A 1988 decision of the Illinois Supreme Court in People v Reddick (123 Ill.2d l84) was seen at the time as potentially providing additional grounds for appeal of many murder convictions. At that time the court ruled that the pattern instructions (the uniform instructions provided for judges to give juries regarding specific charges) then in use on murder and manslaughter, when given together, were faulty. The court's June 20 decision on four appeals based on Reddick clarifies the matter. All four cases were pending when Reddick was decided.

The court now holds that the faults it identified in Reddick could deprive a defendant of a fair trial. Consequently, the decision has constitutional implications and must be applied retroactively. The court decided, however, that reversal and new trial is not automatic in all cases where these instructions had been given. The court said that "the instructions should not be judged in artificial isolation but must instead be considered in the light of the record as a whole, including the evidence and arguments presented to the jury." If this is done and the error is found to be harmless, the conviction stands. In the present cases the court found harmless error in two of the cases and affirmed the conviction (although one was returned to the appellate court for consideration of another issue). New trials were ordered in the other two cases.

Chief Justice Ben Miller wrote for the majority in People v Shields, People v Fercsi, People v Evans and People v Thomas (143 111. 2d 435 (1991)) with Justices Michael A. Bilandic and James D. Heiple not participating. Justice William G. Clark concurred in part and dissented in part, concluding from the facts that the error in the two affirmed cases was not harmless.

Publishers, beware! No contract for Cheever stories

A June 20 decision of the Illinois Supreme Court may have far-ranging effects on book publishing. The court found invalid a contract that some claim is a common form in the industry.

Academy Chicago Publishers wished to publish a collection of stories by the late John Cheever, Pulitzer Prize-winning author. It contracted with his widow to publish stories not previously anthologized. When it was dissatisfied with the stories that she delivered, the matter ended up in litigation.

One bone of contention was the status of the stories within or outside of public domain, but the high court's decision never reached this matter since it said, "The pertinent language of this agreement lacks the definite and certain essential terms required for the formation of an enforceable contract." Defects included failure to specify minimum and maximum page length and number of stories. The court suggested six other matters that might have been covered.

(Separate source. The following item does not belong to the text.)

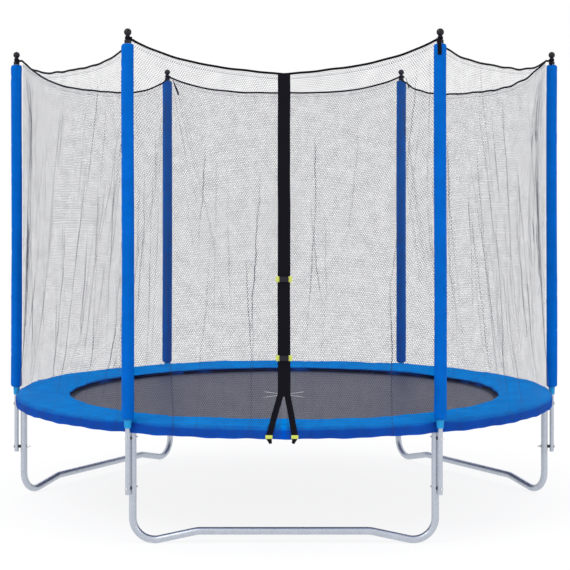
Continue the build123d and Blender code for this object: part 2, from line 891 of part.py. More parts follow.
def plug_tab(height):
    """Webbing tab sewn beside the plug."""
    with BuildPart() as tab:
        door_box(tab_inner, tab_outer, height, tab_half_height, buckle_offset, tab_top)
    return tab.part


for name, height in zip(("lower", "upper"), buckle_heights):
    save(buckle_plug(height), f"{name}_buckle_plug")
    save(plug_tab(height), f"{name}_plug_tab")


# Tails and the loops at their feet

tail_face = net_band_radius + net_thickness / 2 + tail_thickness / 2 + 0.4
tail_middle = flap_offset + flap_thickness / 2
tail_profile = [
    door_point(along_door(fork_height) - 0.5, tail_middle),
    door_point(10, tail_middle),
    (-tail_face, net_band_corner + 1),
    (-tail_face, tail_end),
]


side_cut = 120
front_cut = net_radius - 60
front_cut_depth = 120
fork_top = fork_height + 5


def door_tail(side, tail_x):
    """Strap from the fork out over the pad and down the skirt, with a narrow end."""
    end_x = tail_x - side * tail_end_turn
    with BuildPart() as tail:
        with BuildSketch(Plane.YZ.offset(-side_cut)):
            with BuildLine():
                FilletPolyline(*tail_profile, radius=15)
            trace(line_width=tail_thickness)
        extrude(amount=2 * side_cut)
        with BuildSketch(Plane.XZ.offset(front_cut)):
            with BuildLine():
                Polyline(
                    (side * 0.8, fork_top),
                    (side * flap_width / 2, fork_top),
                    (tail_x + side * tail_width / 2, tail_height),
                    (end_x + side * tail_end_width / 2, tail_end),
                    (end_x - side * tail_end_width / 2, tail_end),
                    (tail_x - side * tail_width / 2, tail_height),
                    close=True,
                )
            make_face()
        extrude(amount=front_cut_depth, mode=Mode.INTERSECT)
    return tail.part


with BuildPart() as door_tails:
    add(door_tail(-1, left_tail_x))
    add(door_tail(1, right_tail_x))
save(door_tails.part, "door_tails")

loop_inner = tail_face + tail_thickness / 2 + fit_gap
with BuildPart() as tail_loops:
    with BuildSketch(Plane.XZ.offset(loop_inner)):
        with Locations((left_tail_x, tail_height), (right_tail_x, tail_height)):
            Rectangle(tail_width + 2 * loop_overhang, loop_height)
    extrude(amount=tab_thickness)
save(tail_loops.part, "tail_loops")
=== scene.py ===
# %% [markdown]
# # A garden trampoline with a safety net
# The steel frame, the poles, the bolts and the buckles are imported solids, and they stay where they are. This
# lesson dresses them: it gives the steel its zinc, and it makes what a solid can't show, such as the
# knitted net, the padded ring, the sleeves, the woven mat and its coil springs.

# %% Load the frame
import math

import bpy
import numpy as np
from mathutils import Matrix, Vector


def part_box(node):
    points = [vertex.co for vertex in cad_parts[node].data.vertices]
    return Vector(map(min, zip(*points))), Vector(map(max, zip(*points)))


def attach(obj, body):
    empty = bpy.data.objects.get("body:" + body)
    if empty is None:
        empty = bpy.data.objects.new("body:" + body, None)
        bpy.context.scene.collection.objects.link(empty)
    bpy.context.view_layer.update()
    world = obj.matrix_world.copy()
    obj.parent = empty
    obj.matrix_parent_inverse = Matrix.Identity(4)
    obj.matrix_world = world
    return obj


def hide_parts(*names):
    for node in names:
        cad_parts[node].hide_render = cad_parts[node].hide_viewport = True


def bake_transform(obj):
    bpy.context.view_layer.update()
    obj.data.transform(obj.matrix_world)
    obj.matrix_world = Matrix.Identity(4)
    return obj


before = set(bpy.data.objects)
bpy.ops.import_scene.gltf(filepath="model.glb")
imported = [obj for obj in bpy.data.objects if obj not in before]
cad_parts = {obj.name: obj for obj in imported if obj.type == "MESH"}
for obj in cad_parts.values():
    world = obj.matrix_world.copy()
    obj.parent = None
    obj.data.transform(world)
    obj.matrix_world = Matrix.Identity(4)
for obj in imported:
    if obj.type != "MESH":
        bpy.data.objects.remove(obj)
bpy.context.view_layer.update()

# %% [markdown]
# ## Sizes
# Sizes are read from the frame where it gives them, so that the soft pieces fit their solids. The others are
# named beside the piece that they shape. The object is six-sided: six poles stand on a circle, and between two
# poles each thing repeats. A side of the net is named by the way that it faces, which is given as a heading in
# degrees from +X, turning towards +Y.

# %% Sizes of the frame
def low(node):
    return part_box(node)[0]


def high(node):
    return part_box(node)[1]


side_count = 6
side_step = 360 / side_count
pole_ring = (low("lower_pole_1").x + high("lower_pole_1").x) / 2
pole_tube = (high("lower_pole_1").x - low("lower_pole_1").x) / 2
sleeve_tube = high("sleeve_1").x - pole_ring
sleeve_foot, sleeve_head = low("sleeve_1").z, high("sleeve_1").z
mat_reach, mat_top = high("jumping_mat").x, high("jumping_mat").z
hem_reach, hem_top = high("mat_hem").x, high("mat_hem").z
pad_reach, pad_top, skirt_foot = high("safety_pad").x, high("safety_pad").z, low("safety_pad").z
net_foot, net_peak = low("net_panel_back").z, high("net_panel_back").z
net_foot = max(net_foot, skirt_foot + 0.004)
print("poles on a circle of", round(pole_ring, 4), "m, sleeves", round(2 * sleeve_tube, 3), "m thick")

# %% [markdown]
# ## Two ways to make a mesh
# `begin` clears the selection, because an operator acts on all that is selected. `cloth_grid` adds Blender's
# own grid primitive and then puts each of its points on a surface given by a formula, which is how every sheet
# here starts. Its UV map is rewritten in metres, so that a weave keeps its scale.

# %% Start an operator cleanly
def begin():
    if bpy.context.object and bpy.context.object.mode != "OBJECT":
        bpy.ops.object.mode_set(mode="OBJECT")
    bpy.ops.object.select_all(action="DESELECT")


def pick(piece):
    begin()
    piece.select_set(True)
    bpy.context.view_layer.objects.active = piece
    return piece


def points_of(piece):
    flat = np.zeros(len(piece.data.vertices) * 3)
    piece.data.vertices.foreach_get("co", flat)
    return flat.reshape(-1, 3)


def put_points(piece, points):
    piece.data.vertices.foreach_set("co", np.asarray(points, float).ravel())
    piece.data.update()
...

Justice James D. Heiple wrote the opinion in Academy Chicago Publishers v Cheever (Docket No. 70587) with Justices William G. Clark and Charles E. Freeman not participating. The publishers have petitioned for rehearing, supported by other publishing companies who raise the fear of disruption throughout the industry.

U.S. Court takes Illinois off the hook

A June 20 decision by the U.S. Supreme Court may have headed off future challenges to Illinois' Compulsory Retirement of Judges Act (see III. Rev. Stat. 1989, ch. 37, sec. 23.71), which forces judges to retire at age 75. The decision allows statutes like Illinois' to set age limits on the service of judges. The question of federal law superseding the Illinois' law on mandatory retirement was avoided by the Illinois Supreme Court in Tully v State of Illinois (143 111. 2d 435 (1991)) when it found other legal issues to decide whether an Illinois judge over age 75 had been retained or replaced (see Illinois Issues, July 1991, p. 32). In the federal case, a similar Missouri statute, with mandatory retirement at 70, was attacked as violating both the federal Age Discrimination in Employment Act (ADEA, see 29 U.S.C. sec. 621 et seq.} and the Equal Protection Clause of the 14th Amendment to the U.S. Constitution.

Justice Sandra Day O'Connor's opinion said that "the Court has recognized that the States' power to define the qualification of their office-holders has force even as against the proscriptions of the Fourteenth Amendment." She said, "It is far from true that all judges suffer significant deterioration in performance at age 70. It is probably not true that most do. It may not be true at all." On the other hand, "The people of Missouri rationally could conclude that the threat of deterioration at age 70 is sufficiently great, and the alternatives for removal sufficiently inadequate, that they will require all judges to step aside at age 70."

The ADEA specifically excludes "any person elected to public office ... or any person chosen by such officer to be on such officer's personal staff, or an appointee on the policymaking level ...." Judges are not specified, which the court found ambiguous enough to forestall application of the act to judges.

Octogenarian Justices Thurgood Marshall and Harry A. Blackmun dissented in Gregory et al., Judges v Ashcroft (No. 90-50).

U.S. sustains Illinois

In a June decision the U.S. Supreme Court rejected without comment the appeal of four Danville officials convicted of violating Illinois conflict of interest laws. To settle a voting rights lawsuit, they had negotiated a consent degree, changing the city's form of government, but it included jobs for them as department heads. The Illinois Supreme Court had ruled they were correctly convicted (People v Scharlau, 141 Ill. 2d 180; see Illinois Issues, February 1990, p. 28; the appeal was Brown v Illinois, No. 90-1723).